Shortly after separation, the team confirmed the spacecraft's solar arrays deployed correctly and generating power. All the crucial post-separation events "happened like clockwork," said NASA Launch Director Omar Baez. At 12:12:43 PM EST spacecraft separation, NASA's Solar Dynamics Observatory is on its own in Earth orbit after a perfect liftoff from Cape Canaveral Air Force Station in Florida at 10:23 a.m. The spacecraft separated from the Centaur upper stage right on time. 

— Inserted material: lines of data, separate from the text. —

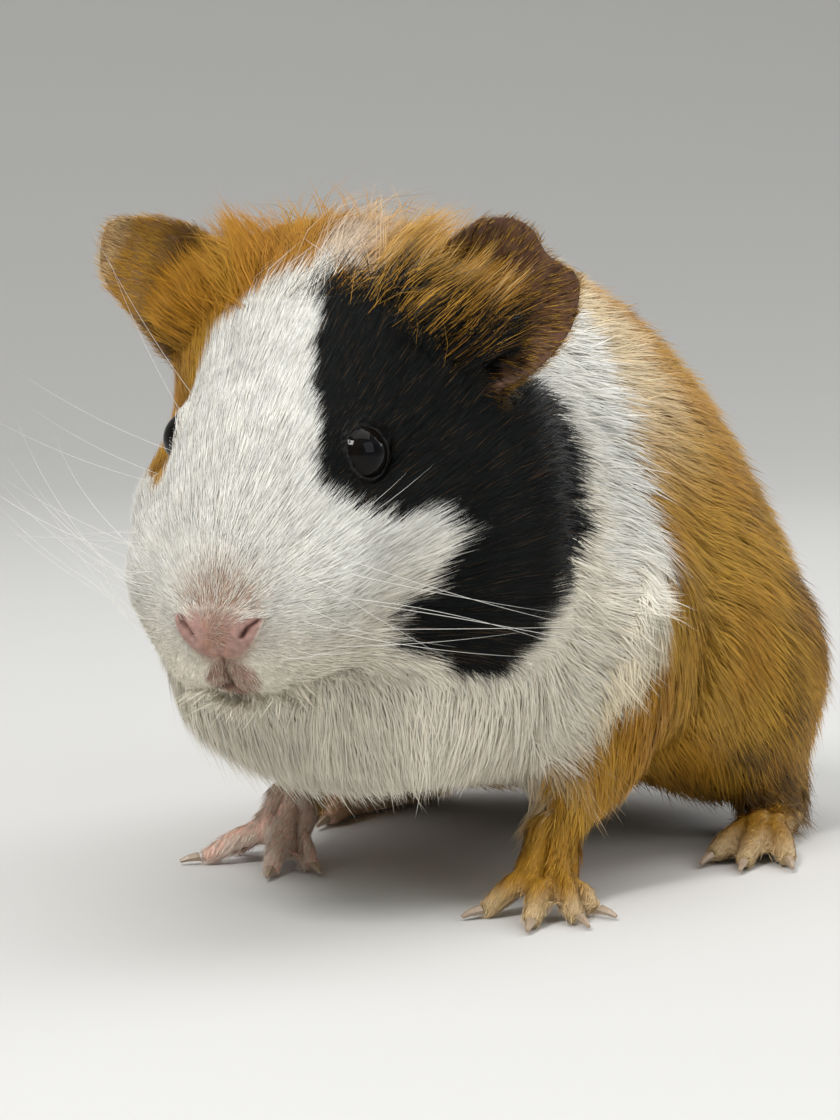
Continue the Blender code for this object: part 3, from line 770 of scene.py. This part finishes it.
def lieOfCoat():
    x, y, z = w.T
    fromNose = unit(skinPoints - fromHead((0, -34, -13))[0])
    outward = headTurnRows @ np.array((0.8, 0.75, 0.35))
    outward = np.where((h[:, 0] > 0)[:, None], outward, headTurnRows @ np.array((-1.0, 0.35, 0.15)))
    sideways = ramp(13, 24, h[:, 1]) * ramp(2, 10, np.abs(h[:, 0])) * ramp(-6, 4, h[:, 2])
    fromNose = unit(fromNose + (outward - fromNose) * (0.8 * sideways)[:, None])
    down = ramp(100, 60, z)
    rump = ramp(45, 85, y)
    body = unit(np.stack([0 * x, 1.0 - 0.75 * rump, -0.12 - 0.50 * down - 0.9 * rump], axis=1))
    front = ramp(-30, -50, y) * ramp(70, 50, z)
    chin = front * ramp(28, 36, z)
    collar = unit(np.stack([0 * x, 0.85 - 0.65 * front - 0.2 * chin, -0.35 - 0.65 * front], axis=1))
    ear = np.where((x > 0)[:, None], skinPoints - earRoot["left"], skinPoints - earRoot["right"])
    flows = {"head": fromNose, "neck": collar, "trunk": body, "ear": unit(ear)}
    for kind, heading in limbFlow.items():
        flows[kind] = unit(plain(heading, len(w)))
    total = sum(flows[k] * share[k][:, None] for k in kindNames)
    total = total - skinNormals * np.sum(total * skinNormals, axis=1)[:, None]
    return unit(total)


hairLength = {"neck": 13.0, "trunk": 15.0, "foreleg": 8.0, "hindleg": 12.0, "forefoot": 2.8, "hindfoot": 2.4}
headLength = np.interp(h[:, 1], (-34, -28, -18, -6, 8, 20, 26), (1.0, 2.4, 5.2, 7.2, 8.5, 10.5, 12.5))
fromEar = np.minimum(*(np.linalg.norm(skinPoints - earRoot[side], axis=1) for side in sides)) / mm
earLength = np.interp(fromEar, (5, 9, 14, 26), (3.5, 5.0, 3.4, 2.4))
fromEye = np.minimum(*(eyeDistance(skinPoints, side) for side in sides)) / mm
nearEye = np.interp(fromEye, (5.5, 7, 11), (0.40, 0.55, 1.0))
headLength = headLength * nearEye * (1 - 0.15 * thinLips)
turnNow = np.degrees(np.arctan2(np.abs(h[:, 0]), h[:, 2] + 8))
cheek = np.exp(-(((h[:, 1] + 6) / 9) ** 2) - ((turnNow - 98) / 26) ** 2)
jaw = ramp(-14, -19, h[:, 2]) * ramp(-25, -19, h[:, 1]) * share["head"]
headLength = headLength * (1 + 0.7 * cheek) * (1 + 0.2 * jaw)
lengths = sum(share[k] * hairLength[k] for k in hairLength if k != "ear")
underJaw = np.clip(4 * share["head"] * share["neck"], 0, 1) * ramp(-12, -18, h[:, 2])
lengths = (lengths + share["head"] * headLength + share["ear"] * earLength) * (1 - 0.55 * underJaw)
lie = lieOfCoat()
for _ in range(3):
    lie = unit(averaged(lie, skinEdges))
print("coat: lie settled")

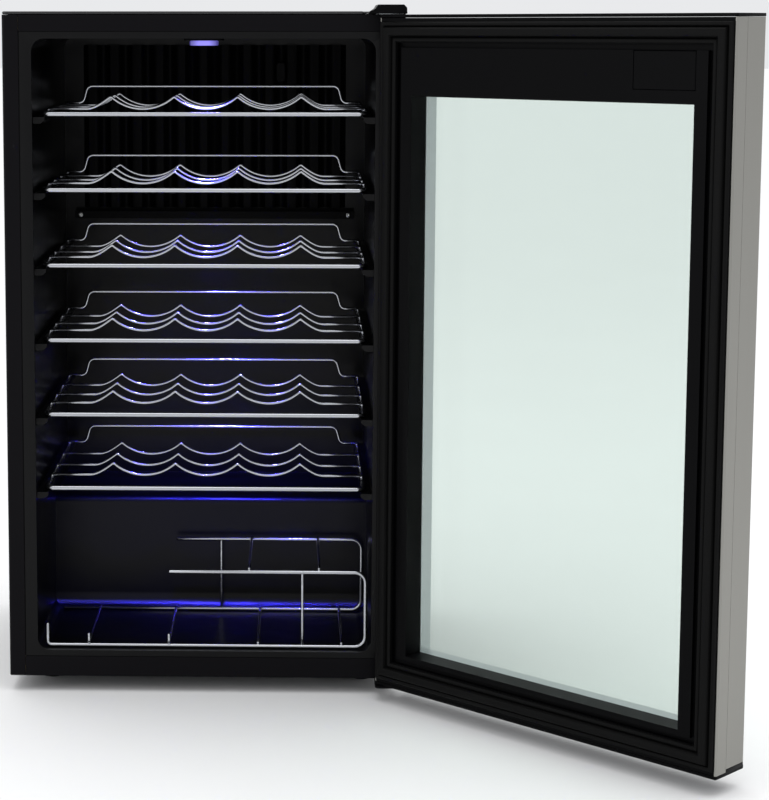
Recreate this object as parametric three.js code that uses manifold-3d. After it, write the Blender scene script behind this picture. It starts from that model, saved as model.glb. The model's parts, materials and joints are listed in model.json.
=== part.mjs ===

The second main engine cutoff, one hour and 46 minutes into the flight of the Solar Dynamics Observatory, the Centaur's main engine had completed its second and final burn. The vehicle moved to spacecraft separation attitude. At 12:06:08 PM EST second main engine up and burning, the Centaur's RL10 main engine reignited on time at 12:05 p.m. for a three-minute burn. At 12:03:11 PM EST Centaur Positioning for Second Burn. The Centaur has stopped its slow thermal-control roll in advance of its second main engine burn. 

At 11:50:05 AM EST Centaur's Second Burn Coming Up, at the time of the Centaur main engine's second burn, known as MES2, the vehicle and spacecraft will be high above the Pacific Ocean northeast of Australia. The burn is expected one hour and 42 minutes into the flight. Data picked up by the Tracking and Data Relay Satellite System indicates a healthy SDO spacecraft and a healthy Centaur. 

At 11:30:34 AM EST Centaur, SDO Still in Coast Phase , after a spectacular on-time liftoff at 10:23 a.m. and a flawless ride into space, the Solar Dynamics Observatory spacecraft remains attached to the Centaur upper stage in a parking orbit. The Centaur's main engine will burn once more to position the spacecraft for separation.